By Ivón Padilla-Rodríguez

As a 21-year-old woman of color and soon-to-be first-generation college graduate, I am an anomaly among many of my peers and friends. Not only will I be the first in my family to graduate from college in May, but I will also soon become the first in my family to begin graduate school in August.

While I was researching joint J.D.-Ph.D. programs across the country that could suit my academic, professional and personal interests, I believed my resolute commitment to the overarching issues of immigration, history and law had made my pursuit of graduate school straightforward. To my chagrin, however, it wasn’t until I began to visit the graduate schools that had made me offers that I finally discovered where my uncertainty lies.

While I may know that I want to earn a Ph.D. in history and a J.D. to later work for a government agency, I was not entirely sure which program would best equip me with the tools I need to complete this necessary public service and allow me to be happy at the same time. And, yes, your happiness is a strong consideration to make as you debate your graduate school options because post-undergraduate study can be incredibly rigorous and somewhat frightening — particularly for those of us from underrepresented backgrounds, as I’ll go on to explain. A healthy and stable mental and emotional state is critical to successfully completing five to 10 years of graduate work. All in all, despite having thought I had it all figured out, I actually did not.

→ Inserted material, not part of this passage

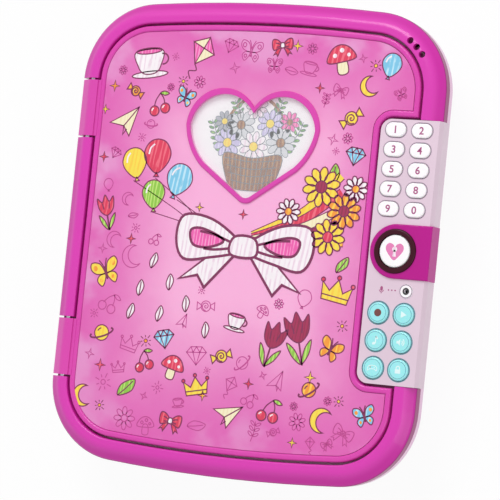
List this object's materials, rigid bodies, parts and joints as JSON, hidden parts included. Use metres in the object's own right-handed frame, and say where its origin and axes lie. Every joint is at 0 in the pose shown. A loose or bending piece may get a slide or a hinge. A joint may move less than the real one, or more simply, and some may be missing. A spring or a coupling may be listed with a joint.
{
  "type": "electronic secret diary",
  "caption": "Book-shaped electronic diary with a hinged printed cover, heart window, code keypad, unlock button and motor latch over a notepad tray.",
  "frame": {"origin": "under the middle of the cover outline, on the flat back", "axes": "+X towards the keypad, +Y up the book, +Z out of the cover"},
  "size_m": [0.1977, 0.234, 0.0422],
  "materials": {
    "magenta_gloss": "glossy moulded plastic",
    "magenta_lid": "glossy moulded plastic",
    "lilac_shell": "satin moulded plastic",
    "lilac_silver": "fine metallic paint on plastic",
    "printed_panel": "back-printed translucent plastic",
    "white_key": "smooth",
    "turquoise_key": "satin translucent",
    "plum_ring": "glossy",
    "clear_lens": "clear moulded plastic",
    "printed_card": "printed card",
    "pale_tray": "fine-textured moulded plastic",
    "rubber_mat": "silicone rubber",
    "board_green": "solder mask",
    "black_plastic": "moulded",
    "steel": "zinc plated",
    "white_plastic": "moulded acetal",
    "paper": "uncoated paper",
    "cell_jacket": "plain battery jacket",
    "wire_red": "insulated wire",
    "brass": "plated"
  },
  "bodies": {
    "case": {"back_shell": "lilac_shell", "upper_casing": "magenta_gloss", "inner_tray": "pale_tray", "keypad_faceplate": "lilac_silver", "latch_tab": "magenta_gloss", "button_bezel": "plum_ring", "mic_bezel": "white_key", "number_key_mat": "rubber_mat", "function_key_mat": "rubber_mat", "circuit_board": "board_green", "board_parts": "black_plastic", "microphone": "steel", "speaker": "black_plastic", "speaker_clamp": "black_plastic", "battery_contacts": "brass", "hinge_pins": "steel", "latch_housing": "white_plastic", "latch_motor": "steel", "latch_screws": "steel", "board_screws": "steel", "case_screws": "steel", "battery_wires": "wire_red", "speaker_wires": "wire_red", "motor_wires": "wire_red", "notepad_board": "printed_card", "notepad_pages": "paper", "notepad_cover": "printed_card", "notepad_binding": "magenta_lid", "battery_cell_1": "cell_jacket", "battery_cell_2": "cell_jacket", "battery_cell_3": "cell_jacket"},
    "lid": {"lid_frame": "magenta_lid", "cover_panel": "printed_panel", "heart_bezel": "magenta_gloss", "heart_lens": "clear_lens", "picture_card": "printed_card", "lid_liner": "pale_tray", "liner_screws": "steel", "lid_catch": "steel"},
    "unlock_button": {"unlock_button": "white_key"},
    "latch_slide": {"latch_slide": "white_plastic"},
    "latch_gear": {"latch_gear": "brass"},
    "battery_door": {"battery_door": "lilac_shell", "battery_door_screw": "steel"},
    "key_1": {"key_1": "white_key"},
    "key_2": {"key_2": "white_key"},
    "key_3": {"key_3": "white_key"},
    "key_4": {"key_4": "white_key"},
    "key_5": {"key_5": "white_key"},
    "key_6": {"key_6": "white_key"},
    "key_7": {"key_7": "white_key"},
    "key_8": {"key_8": "white_key"},
    "key_9": {"key_9": "white_key"},
    "key_0": {"key_0": "white_key"},
    "record_key": {"record_key": "turquoise_key"},
    "play_key": {"play_key": "turquoise_key"},
    "music_key": {"music_key": "turquoise_key"},
    "voice_key": {"voice_key": "turquoise_key"},
    "game_key": {"game_key": "turquoise_key"},
    "lock_key": {"lock_key": "turquoise_key"}
  },
  "joints": [
    {"name": "lid_hinge", "type": "hinge", "parent": "case", "child": "lid", "pos_m": [-0.0915, 0, 0.037], "axis": [0, -1, 0], "range_deg": [0, 155]},
    {"name": "unlock_press", "type": "slide", "parent": "case", "child": "unlock_button", "axis": [0, 0, -1], "range_m": [0, 0.002], "stiffness_N_per_m": 300, "springref_m": -0.002},
    {"name": "latch_travel", "type": "slide", "parent": "case", "child": "latch_slide", "axis": [-1, 0, 0], "range_m": [0, 0.0032], "stiffness_N_per_m": 100, "springref_m": -0.002},
    {"name": "latch_gear_spin", "type": "hinge", "parent": "case", "child": "latch_gear", "pos_m": [0.078, -0.00795, 0.025], "axis": [0, 0, 1], "range_deg": [0, 46]},
    {"name": "battery_door_out", "type": "slide", "parent": "case", "child": "battery_door", "axis": [0, 0, -1], "range_m": [0, 0.012]},
    {"name": "key_1_press", "type": "slide", "parent": "case", "child": "key_1", "axis": [0, 0, -1], "range_m": [0, 0.0012], "stiffness_N_per_m": 250, "springref_m": -0.001},
    {"name": "key_2_press", "type": "slide", "parent": "case", "child": "key_2", "axis": [0, 0, -1], "range_m": [0, 0.0012], "stiffness_N_per_m": 250, "springref_m": -0.001},
    {"name": "key_3_press", "type": "slide", "parent": "case", "child": "key_3", "axis": [0, 0, -1], "range_m": [0, 0.0012], "stiffness_N_per_m": 250, "springref_m": -0.001},
    {"name": "key_4_press", "type": "slide", "parent": "case", "child": "key_4", "axis": [0, 0, -1], "range_m": [0, 0.0012], "stiffness_N_per_m": 250, "springref_m": -0.001},
    {"name": "key_5_press", "type": "slide", "parent": "case", "child": "key_5", "axis": [0, 0, -1], "range_m": [0, 0.0012], "stiffness_N_per_m": 250, "springref_m": -0.001},
    {"name": "key_6_press", "type": "slide", "parent": "case", "child": "key_6", "axis": [0, 0, -1], "range_m": [0, 0.0012], "stiffness_N_per_m": 250, "springref_m": -0.001},
    {"name": "key_7_press", "type": "slide", "parent": "case", "child": "key_7", "axis": [0, 0, -1], "range_m": [0, 0.0012], "stiffness_N_per_m": 250, "springref_m": -0.001},
    {"name": "key_8_press", "type": "slide", "parent": "case", "child": "key_8", "axis": [0, 0, -1], "range_m": [0, 0.0012], "stiffness_N_per_m": 250, "springref_m": -0.001},
    {"name": "key_9_press", "type": "slide", "parent": "case", "child": "key_9", "axis": [0, 0, -1], "range_m": [0, 0.0012], "stiffness_N_per_m": 250, "springref_m": -0.001},
    {"name": "key_0_press", "type": "slide", "parent": "case", "child": "key_0", "axis": [0, 0, -1], "range_m": [0, 0.0012], "stiffness_N_per_m": 250, "springref_m": -0.001},
    {"name": "record_key_press", "type": "slide", "parent": "case", "child": "record_key", "axis": [0, 0, -1], "range_m": [0, 0.0012], "stiffness_N_per_m": 250, "springref_m": -0.001},
    {"name": "play_key_press", "type": "slide", "parent": "case", "child": "play_key", "axis": [0, 0, -1], "range_m": [0, 0.0012], "stiffness_N_per_m": 250, "springref_m": -0.001},
    {"name": "music_key_press", "type": "slide", "parent": "case", "child": "music_key", "axis": [0, 0, -1], "range_m": [0, 0.0012], "stiffness_N_per_m": 250, "springref_m": -0.001},
    {"name": "voice_key_press", "type": "slide", "parent": "case", "child": "voice_key", "axis": [0, 0, -1], "range_m": [0, 0.0012], "stiffness_N_per_m": 250, "springref_m": -0.001},
    {"name": "game_key_press", "type": "slide", "parent": "case", "child": "game_key", "axis": [0, 0, -1], "range_m": [0, 0.0012], "stiffness_N_per_m": 250, "springref_m": -0.001},
    {"name": "lock_key_press", "type": "slide", "parent": "case", "child": "lock_key", "axis": [0, 0, -1], "range_m": [0, 0.0012], "stiffness_N_per_m": 250, "springref_m": -0.001}
  ],
  "couplings": [
    {"joint": "latch_gear_spin", "follows": "latch_travel", "rad_per_m": 250}
  ]
}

Over the past month, I’ve constantly asked myself, “I’m not sure what matters most to me. What do I want? Where will I be happiest and most supported?” These are questions many admitted students pursuing graduate school will ask themselves. And for students from disadvantaged and underrepresented backgrounds — such as low-income, first-generation and minority students — these questions force us to contemplate unique considerations other students may not face at this level.


Visiting and attending graduate school (especially when it comes to prestigious, well-known institutions) can be a bit of a shock for those of us whose parents didn’t even graduate from high school in their country of origin. It’s no secret that graduate school at places like Northwestern, Cornell, UC Berkeley and Columbia possess many students from privileged backgrounds—students whose parents are professors, lawyers, engineers or doctors and encouraged their children to think about college and graduate school at a very young age.

A majority of the students I have met on these visits do not have lived experiences in common with me. Few know what it is like to be a low-income, first-generation student of color with firsthand experience with discrimination, poverty, abuse or other forms of adversity. It is precisely for this reason that I have come to discover one of the most important decision-making factors for high-achieving students like us when it comes to choosing graduate education: the existence of a supportive and closely-knit community of students who will empathize, or at the very least, sympathize with the tremendous obstacles we have faced in accessing higher education of any kind.

Admittedly, because in 2013 only about 8 percent of all earned doctorates were awarded to minority students (Native Americans, Latinos and African-Americans) according to the Survey of Earned Doctorates, these students will not be in abundance (although my hope is that this will change sometime soon). But, at a level of education where one faces extreme emotional and mental challenges, it is crucially important that the community of students (professors and administrators, too, of course)—even if this community is small — that surrounds you understands not only the difficulties of graduate school but also the unique perspective with which you navigate and ultimately surpass these obstacles. Here, quality rather than quantity matters.


For those of us who come from families with no culture of higher education in our home and very few financial resources, financing graduate school is another significant decision-making factor and potential obstacle to our access. By the very nature of our socioeconomic status, many students like us cannot afford to pay for graduate — let alone undergraduate — education out of pocket. Luckily, prestigious institutions have large endowments with which to subsidize the education and living expenses of minority students. But, when it comes to degrees that are not fully funded like master’s or professional degrees (like law), there is a great deal of negotiation you can do that can impact your funding package. Negotiating a better financial aid package can drastically impact your quality of life. You can do this by contacting financial aid officers or deans directly or submitting a formal document online through an established scholarship or grant-matching process.


Lastly, exposure to professional development opportunities as underrepresented students can influence how certain we are about a particular career path or introduce us to employment options previously unknown to us. As someone whose parents work in housekeeping, never in my life would I have known that I could intern and work for a government agency to conduct research and engage in legal advocacy with a Ph.D. and J.D. in hand. Institutions that expose you to professional development opportunities may not only help you think about unknown options but also gain the connections and visibility necessary to gain competitive employment.

The factors underrepresented students must take into account when deciding on which graduate school offer to accept must cater to our circumstances. Identifying a graduate program with the best community, funding package, and disadvantaged-student-oriented development opportunities are unique considerations students like us must make in deciding on where to get an advanced degree. If we possess these insights now, we will be better equipped to make our decision and mentor those who come after us. Above all, however, I dream of the day when we will not have to make these considerations because underrepresented communities and development opportunities will be in abundance and we will not have to negotiate our funding packages out of poverty.